Alas, years later not a single tungsten bar has showed up. It was rubbish and anyone who understood anything about metalworking would understand that technically it would be very hard to do. All 400 ounce gold bars are tracked and if by some strange process someone managed to counterfeit one, he would be caught at once. But you can sell a lot of subscriptions to those who pay to have their fantasies catered to.

It doesn’t matter how many people claim the ratio of silver to gold is 16-1, it simply isn’t true.

3. There is no shortage of silver. There never has been a shortage of silver. Until the laws of supply and demand are repealed, there never will be a shortage of silver.

The first person I ever read that claimed there was a shortage of silver was Ted Butler. He claimed in May that according to his figures the world was going to totally run out of silver by December. This was on the Kitco forum. I wrote and told him he was dead wrong, there were billions of ounces of silver above ground. His response was that according to his numbers, we would be out of silver bullion and that would drive the price of silver all by itself to between $50 and $100 an ounce. In a vacuum. Without gold going up or oil or anything else going up because of inflation. Silver was that rare.

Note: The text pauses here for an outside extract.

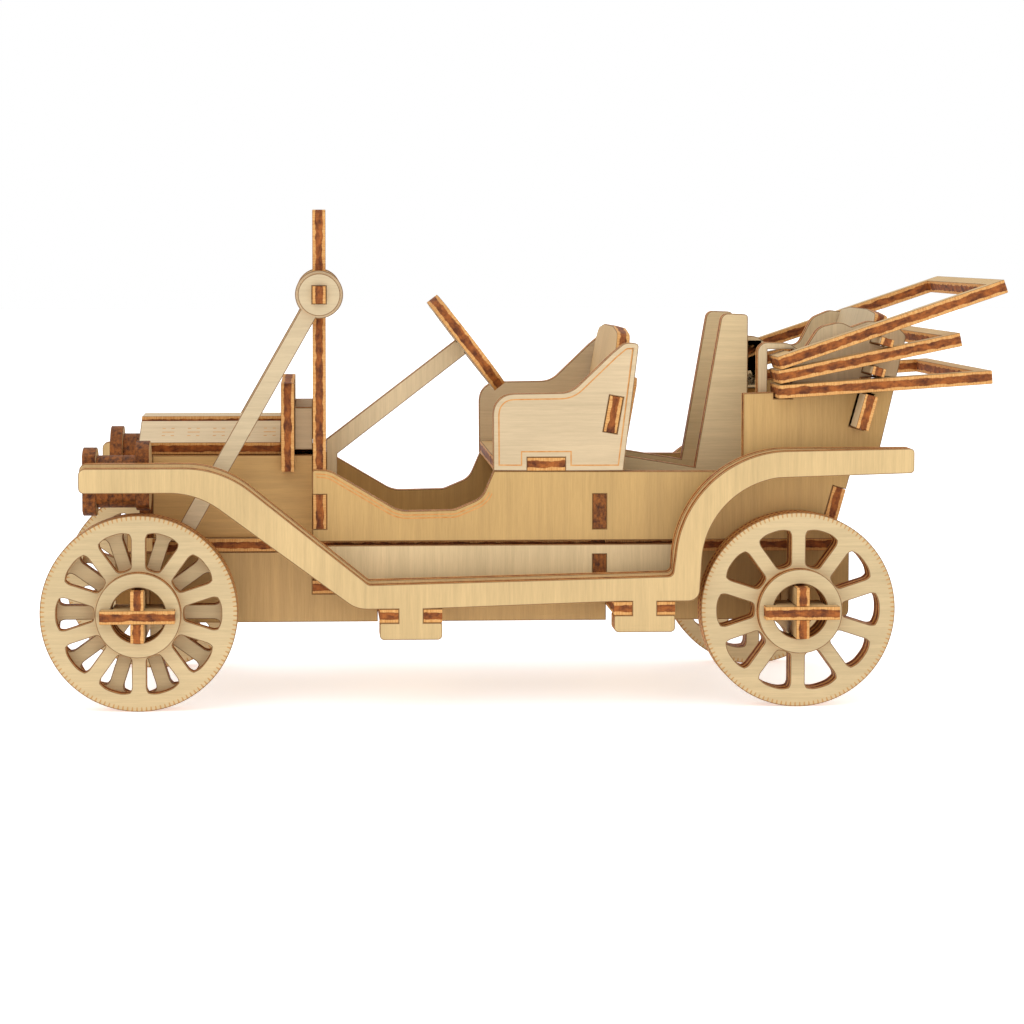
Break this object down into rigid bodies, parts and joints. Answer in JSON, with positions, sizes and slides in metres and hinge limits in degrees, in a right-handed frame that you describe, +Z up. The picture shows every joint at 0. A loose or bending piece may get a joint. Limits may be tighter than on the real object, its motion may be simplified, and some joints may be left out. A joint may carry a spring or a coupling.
{
  "type": "wooden puzzle touring car",
  "caption": "Open vintage touring car slotted together from flat laser-cut plywood, with spoked wheels that turn on flat axles and a folded top.",
  "frame": {"origin": "centre of the footprint, on the plane the four wheels stand on", "axes": "+X from the headlamps towards the folded top, +Y towards the car's right side, +Z up"},
  "size_m": [0.1808, 0.0686, 0.0932],
  "materials": {
    "plywood_face": "bare basswood plywood, smooth, matt, burnt brown cut edges",
    "plywood_pale": "bare basswood plywood, the palest faces, burnt brown cut edges",
    "plywood_shaded": "bare basswood plywood, warmer faces and mostly cut edges in view"
  },
  "bodies": {
    "car": {"axle_key_front_left": "plywood_shaded", "axle_key_front_right": "plywood_shaded", "axle_key_rear_left": "plywood_shaded", "axle_key_rear_right": "plywood_shaded", "front_axle": "plywood_shaded", "rear_axle": "plywood_shaded", "cross_beam_front": "plywood_shaded", "cross_beam_rear": "plywood_shaded", "frame_tie": "plywood_shaded", "seat_bulkhead": "plywood_shaded", "radiator_board": "plywood_shaded", "hood_top": "plywood_shaded", "cowl_former": "plywood_shaded", "front_seat_base": "plywood_shaded", "front_seat_rest": "plywood_shaded", "top_bow_1": "plywood_shaded", "top_bow_2": "plywood_shaded", "top_bow_3": "plywood_shaded", "floor_board": "plywood_face", "windshield_firewall": "plywood_face", "steering_column": "plywood_face", "steering_wheel": "plywood_face", "front_seat_back": "plywood_face", "rear_panel": "plywood_face", "cowl_box": "plywood_pale", "chassis_side_left": "plywood_shaded", "fender_left": "plywood_pale", "body_side_left": "plywood_face", "apron_left": "plywood_pale", "hood_side_left": "plywood_face", "hood_slope_left": "plywood_pale", "headlamp_left": "plywood_shaded", "windshield_brace_left": "plywood_face", "front_seat_side_left": "plywood_pale", "rear_seat_rib_left": "plywood_face", "bow_rack_left": "plywood_face", "chassis_side_right": "plywood_shaded", "fender_right": "plywood_pale", "body_side_right": "plywood_face", "apron_right": "plywood_pale", "hood_side_right": "plywood_face", "hood_slope_right": "plywood_pale", "headlamp_right": "plywood_shaded", "windshield_brace_right": "plywood_face", "front_seat_side_right": "plywood_pale", "rear_seat_rib_right": "plywood_face", "bow_rack_right": "plywood_face"},
    "wheel_front_left": {"wheel_front_left_inner_disc": "plywood_shaded", "wheel_front_left_outer_disc": "plywood_face", "wheel_front_left_hub_ring": "plywood_pale"},
    "wheel_front_right": {"wheel_front_right_inner_disc": "plywood_shaded", "wheel_front_right_outer_disc": "plywood_face", "wheel_front_right_hub_ring": "plywood_pale"},
    "wheel_rear_left": {"wheel_rear_left_inner_disc": "plywood_shaded", "wheel_rear_left_outer_disc": "plywood_face", "wheel_rear_left_hub_ring": "plywood_pale"},
    "wheel_rear_right": {"wheel_rear_right_inner_disc": "plywood_shaded", "wheel_rear_right_outer_disc": "plywood_face", "wheel_rear_right_hub_ring": "plywood_pale"}
  },
  "joints": [
    {"name": "front_left_wheel_spin", "type": "hinge", "parent": "car", "child": "wheel_front_left", "pos_m": [-0.07215, 0, 0.0183], "axis": [0, 1, 0], "continuous": true},
    {"name": "front_right_wheel_spin", "type": "hinge", "parent": "car", "child": "wheel_front_right", "pos_m": [-0.07215, 0, 0.0183], "axis": [0, 1, 0], "continuous": true},
    {"name": "rear_left_wheel_spin", "type": "hinge", "parent": "car", "child": "wheel_rear_left", "pos_m": [0.05095, 0, 0.0183], "axis": [0, 1, 0], "continuous": true},
    {"name": "rear_right_wheel_spin", "type": "hinge", "parent": "car", "child": "wheel_rear_right", "pos_m": [0.05095, 0, 0.0183], "axis": [0, 1, 0], "continuous": true}
  ]
}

My retort was that with billions of ounces around, prices would soon turn Grannie’s silver service into silver bullion. He insisted I didn’t know what I was talking about; he was the silver "GURU." The exchange took place in May of 2001 and by December of 2001 I had correctly called the bottom in silver while he was insisting that it would be $50 an ounce. One of us was dead right.

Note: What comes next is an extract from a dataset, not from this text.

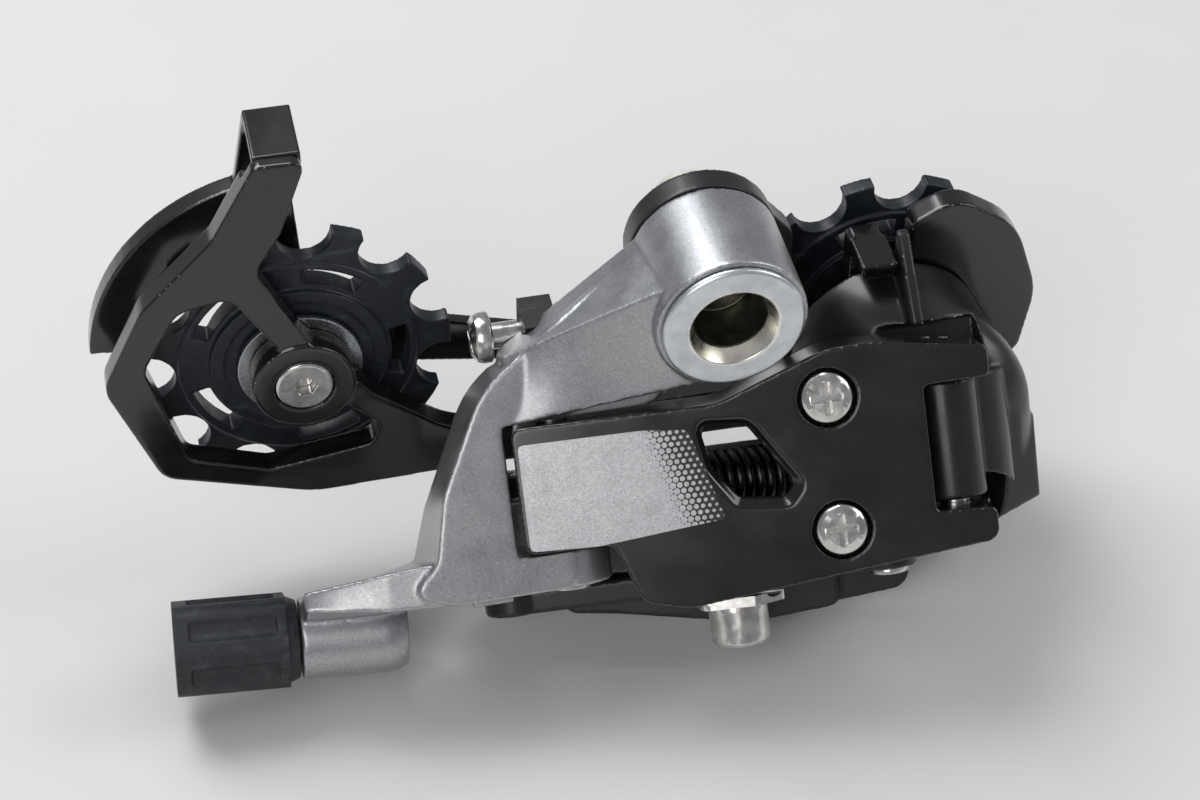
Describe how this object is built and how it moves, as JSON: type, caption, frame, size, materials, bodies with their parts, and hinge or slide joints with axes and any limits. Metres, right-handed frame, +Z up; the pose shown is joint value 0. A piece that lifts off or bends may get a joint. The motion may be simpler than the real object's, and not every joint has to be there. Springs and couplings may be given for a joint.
{
  "type": "rear bicycle derailleur",
  "caption": "Rear derailleur of a bicycle: slant parallelogram with two knuckles, sprung cage with guide and tension pulleys, barrel adjuster, limit and tension screws.",
  "frame": {"origin": "on the hanger bolt's axis, in the plane where the mounting washer meets the frame's hanger", "axes": "+Y inboard along the hanger bolt's threaded end, +X towards the guide pulley, +Z up as the part stands at rest"},
  "size_m": [0.1443, 0.057, 0.0825],
  "materials": {
    "ring_aluminium": "satin",
    "black_satin": "satin",
    "steel": "polished",
    "silver_paint": "satin metallic",
    "rubber": "matte",
    "bush_polymer": "matte",
    "black_polymer": "matte",
    "black_alloy": "satin",
    "black_gloss": "gloss",
    "spring_steel": "oiled",
    "cap_steel": "brushed",
    "pulley_polymer": "satin"
  },
  "bodies": {
    "hanger_mount": {"hanger_bolt": "ring_aluminium", "b_stop_washer": "black_satin", "retaining_ring": "steel"},
    "b_knuckle": {"b_knuckle": "silver_paint", "knuckle_seal": "rubber", "knuckle_bush_rear": "bush_polymer", "knuckle_bush_front": "bush_polymer", "outer_pin_b": "steel", "inner_pin_b": "steel", "b_screw_nut": "black_polymer"},
    "b_tension_screw": {"b_tension_screw": "steel"},
    "barrel_adjuster": {"adjuster_grip": "rubber", "adjuster_stud": "black_alloy"},
    "outer_link": {"outer_link": "black_gloss", "outer_pin_p": "steel", "cable_clamp_washer": "steel", "cable_anchor_bolt": "steel", "return_spring": "spring_steel"},
    "low_limit_screw": {"low_limit_screw": "steel"},
    "high_limit_screw": {"high_limit_screw": "steel"},
    "inner_link": {"inner_link": "black_satin"},
    "p_knuckle": {"p_knuckle": "black_satin", "inner_pin_p": "steel", "cage_spring": "spring_steel", "cage_seal": "rubber"},
    "cage": {"outer_cage_plate": "black_gloss", "inner_cage_plate": "black_gloss", "cage_axle": "steel", "cage_axle_clip": "steel", "guide_bush": "steel", "guide_cap_outer": "cap_steel", "guide_cap_inner": "cap_steel", "guide_pulley_bolt": "steel", "tension_bearing_inner": "steel", "tension_sleeve": "steel", "tension_cap_outer": "cap_steel", "tension_cap_inner": "cap_steel", "tension_pulley_bolt": "steel"},
    "guide_pulley": {"guide_pulley_wheel": "pulley_polymer"},
    "tension_pulley": {"tension_pulley_wheel": "pulley_polymer", "tension_bearing_outer": "steel", "tension_bearing_balls": "steel"}
  },
  "joints": [
    {"name": "hanger_pivot", "type": "hinge", "parent": "hanger_mount", "child": "b_knuckle", "pos_m": [0, 0, 0], "axis": [0, 1, 0], "range_deg": [0, 8]},
    {"name": "b_screw_turn", "type": "hinge", "parent": "b_knuckle", "child": "b_tension_screw", "pos_m": [-0.035, -0.0024, -0.0129], "axis": [1, 0, 0], "continuous": true},
    {"name": "adjuster_turn", "type": "hinge", "parent": "b_knuckle", "child": "barrel_adjuster", "pos_m": [-0.06596, -0.02461, -0.04749], "axis": [-0.9976, 0.041, 0.0564], "continuous": true},
    {"name": "shift", "type": "hinge", "parent": "b_knuckle", "child": "outer_link", "pos_m": [-0.0253, -0.01998, -0.02751], "axis": [0, 0.5878, 0.809], "range_deg": [0, 34], "stiffness_Nm_per_rad": 0.9, "springref_deg": -34.38, "deforming": ["return_spring"]},
    {"name": "low_limit_turn", "type": "hinge", "parent": "outer_link", "child": "low_limit_screw", "pos_m": [0.01331, -0.02577, -0.01292], "axis": [-0.1552, -0.7992, 0.5807], "continuous": true},
    {"name": "high_limit_turn", "type": "hinge", "parent": "outer_link", "child": "high_limit_screw", "pos_m": [0.01331, -0.03723, -0.0287], "axis": [-0.1552, -0.7992, 0.5807], "continuous": true},
    {"name": "inner_link_pivot", "type": "hinge", "parent": "b_knuckle", "child": "inner_link", "pos_m": [-0.0326, -0.01431, -0.04522], "axis": [0, 0.5878, 0.809], "range_deg": [0, 34]},
    {"name": "p_knuckle_pivot", "type": "hinge", "parent": "outer_link", "child": "p_knuckle", "pos_m": [0.032, -0.02727, -0.02221], "axis": [0, 0.5878, 0.809], "range_deg": [-34, 0]},
    {"name": "cage_swing", "type": "hinge", "parent": "p_knuckle", "child": "cage", "pos_m": [0.0356, -0.003, -0.035], "axis": [0, -1, 0], "range_deg": [0, 105], "stiffness_Nm_per_rad": 0.25, "springref_deg": -57.3},
    {"name": "guide_pulley_spin", "type": "hinge", "parent": "cage", "child": "guide_pulley", "pos_m": [0.0306, 0.0055, -0.0231], "axis": [0, 1, 0], "continuous": true},
    {"name": "tension_pulley_spin", "type": "hinge", "parent": "cage", "child": "tension_pulley", "pos_m": [-0.06, 0.0055, -0.0171], "axis": [0, 1, 0], "continuous": true}
  ],
  "couplings": [
    {"joint": "inner_link_pivot", "follows": "shift", "ratio": 1},
    {"joint": "p_knuckle_pivot", "follows": "shift", "ratio": -1}
  ]
}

But then he was also the guy claiming that silver was the most critical war material and if we ever go into a war, that would drive silver prices to between $50 and $100 an ounce and it was so rare that you should, "never, never, ever sell silver." With the US engaged in three different wars at the same time, you would think that silver would be $300 an ounce. It’s not.

My question is, "If you were smart enough to buy 100 ounces of silver at $4 an ounce, a 5000-year low in real terms, how much profit have you made if silver goes to $50 or $100 or $300 and you never, never, ever sell? The answer, of course, and ignored by all the silver "GURUS" is that if you buy low and don’t sell ever, you don’t make any profit. That may be the dumbest investment advice I have ever heard.

Silver is a commodity like any other. If you are smart enough to buy it cheap and you are smart enough to sell it when it gets expensive, you will profit. If you want to buy at all time highs, good luck with that.

There are 19 billion ounces of silver above ground today. People talking about silver "bullion" inventories are being misleading. Silver is silver is silver and it only takes a day to turn a few 200-year-old tea pots into a boring 1000 ounce "bullion" bar.

Just how accurate is the 19 billion ounce figure? We can figure that out with simple logic. I think the figure accepted by more people for total silver production ever would be about 45 billion ounces. A favorite argument of the permabulls is that silver is consumed, not recycled. Let’s think about that. Silver is used in computers, iPhones, aircraft, and lots of commercial purposes where it isn’t recycled. But that use of silver wasn’t common until perhaps 1960. Silver before that time was recycled. Yes, silver coins did wear but they didn’t wear out, they might lose 20% of their original weight.

If 45 billion ounces were produced, it’s more logical that a good percentage of it is still around. I was in my coin dealer’s shop a week ago. He bought 2800 ounces of silver on Saturday. Not a bar of bullion in the bunch but 2800 ounces of real silver in other forms. The numbers on silver are not hard numbers; we simply don’t know how much silver is around. But we do know there is a lot of silver and with the exception of a short period between the end of November of 1979 and January 21 of 1980, a mere six weeks later, silver has been well under $10 an ounce on average for the last 40 years. How rational is $46 silver? Not very.

I’d guess most silver mines have cash costs between $3 and $10. A market price of $46 an ounce will suck silver out of grannies’ closets and out of the ground at the same time. Every silver refinery in the world is running at capacity right now, if you want silver, there is a lot of it around.

4. The most illogical thinking and worst use of "facts" is common among the silver uberbulls and the parrots that follow them.

Someone just posted the most incredible theory on the validity of SLV. That’s the silver ETF that has been trashed for years by a small group of uberbulls with an agenda. One of their supporters came up with a brilliant argument. Since we don’t really know and can’t prove that SLV actually has all the physical silver, the proof that it is a scam is when they deny it being a scam. Read that carefully. The proof that it is a scam is when they deny it.

So, apparently, if you ask the people behind SLV if it is a scam and they admit it, that means we know it’s a scam since they admitted it. And if you ask the people behind the SLV if it is a scam and they deny it, that also means it is a scam because the proof is when they deny it.

I think that’s circular logic. No matter what the people behind SLV say, it’s a scam.